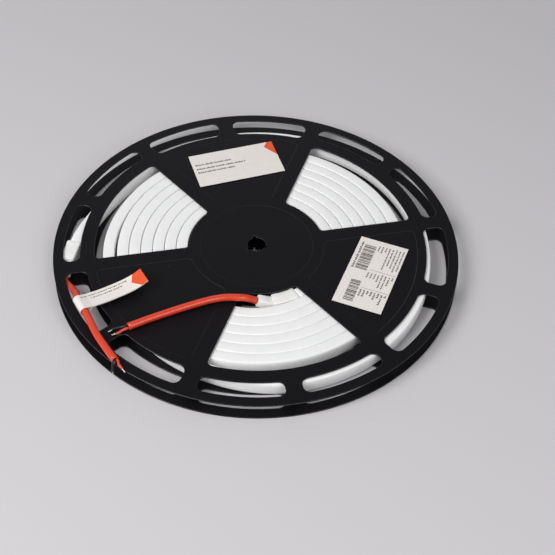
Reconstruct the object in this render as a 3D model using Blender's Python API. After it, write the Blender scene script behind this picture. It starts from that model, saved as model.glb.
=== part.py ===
"""A reel of waterproof LED strip light.

Two flanges moulded with a half drum each, the strip wound between them, an end cap and a two-core lead at
either end of the strip, and the paper labels. Metres, +Z up, origin under the hub on the reel's underside.
"""
from math import asin, atan2, cos, degrees, hypot, pi, radians, sin

import bmesh
import bpy
from mathutils import Matrix, Vector
from mathutils.geometry import interpolate_bezier

# Clearance between two pieces that touch
FIT_GAP = 0.0003

# The strip: its width lies along the reel's axis, its depth along the reel's radius
STRIP_WIDTH = 0.0128
STRIP_DEPTH = 0.0099
DOME_RISE = 0.0034
WOUND_TURNS = 6
GROOVE_DEPTH = 0.0016

# End caps of the strip
CAP_HEIGHT = 0.0132
CAP_DEPTH = 0.0126
CAP_LENGTH = 0.0215
CAP_CORNER = 0.0030
SPIGOT_RADIUS = 0.0046
SPIGOT_TIP_RADIUS = 0.0040

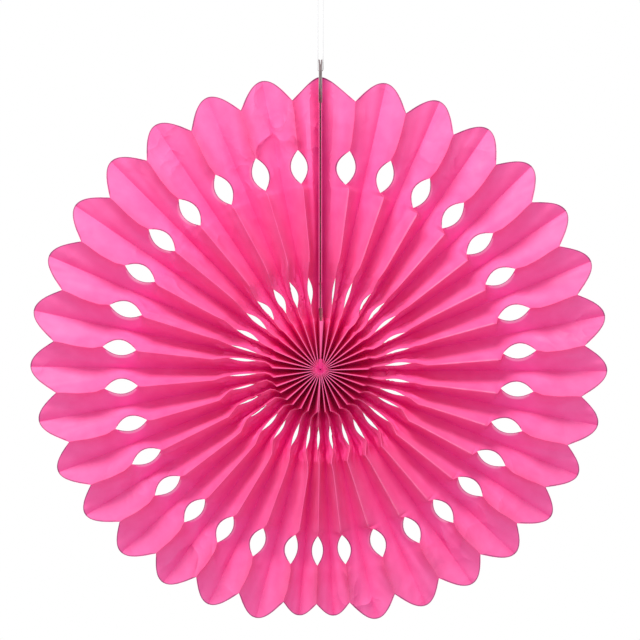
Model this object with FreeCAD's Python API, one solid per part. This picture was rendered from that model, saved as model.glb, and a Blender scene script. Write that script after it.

TO BE DONE
Reproduce the listing shown above in its entirety, exactly.

SOLUTION TO THIS PROBLEM
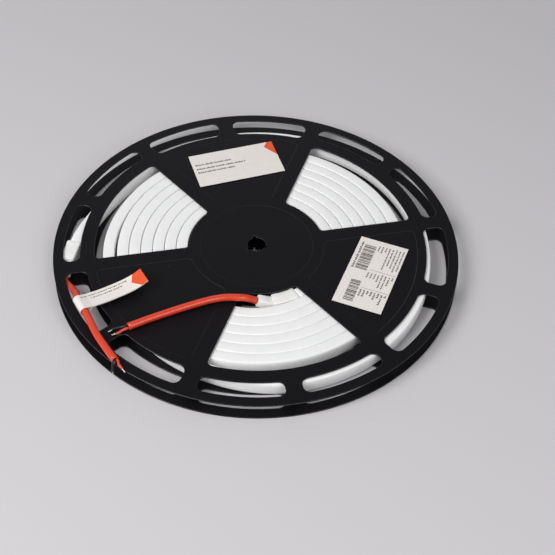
Reconstruct the object in this render as a 3D model using Blender's Python API. After it, write the Blender scene script behind this picture. It starts from that model, saved as model.glb.
=== part.py ===
"""A reel of waterproof LED strip light.

Two flanges moulded with a half drum each, the strip wound between them, an end cap and a two-core lead at
either end of the strip, and the paper labels. Metres, +Z up, origin under the hub on the reel's underside.
"""
from math import asin, atan2, cos, degrees, hypot, pi, radians, sin

import bmesh
import bpy
from mathutils import Matrix, Vector
from mathutils.geometry import interpolate_bezier

# Clearance between two pieces that touch
FIT_GAP = 0.0003

# The strip: its width lies along the reel's axis, its depth along the reel's radius
STRIP_WIDTH = 0.0128
STRIP_DEPTH = 0.0099
DOME_RISE = 0.0034
WOUND_TURNS = 6
GROOVE_DEPTH = 0.0016

# End caps of the strip
CAP_HEIGHT = 0.0132
CAP_DEPTH = 0.0126
CAP_LENGTH = 0.0215
CAP_CORNER = 0.0030
SPIGOT_RADIUS = 0.0046
SPIGOT_TIP_RADIUS = 0.0040

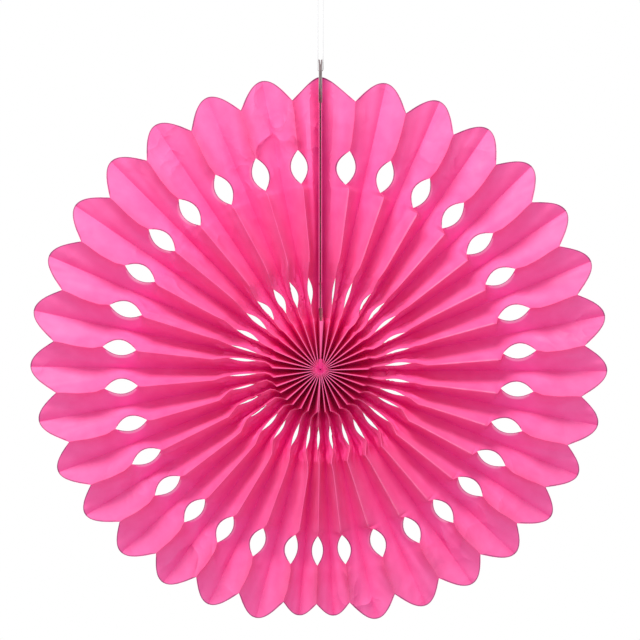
Model this object with FreeCAD's Python API, one solid per part. This picture was rendered from that model, saved as model.glb, and a Blender scene script. Write that script after it.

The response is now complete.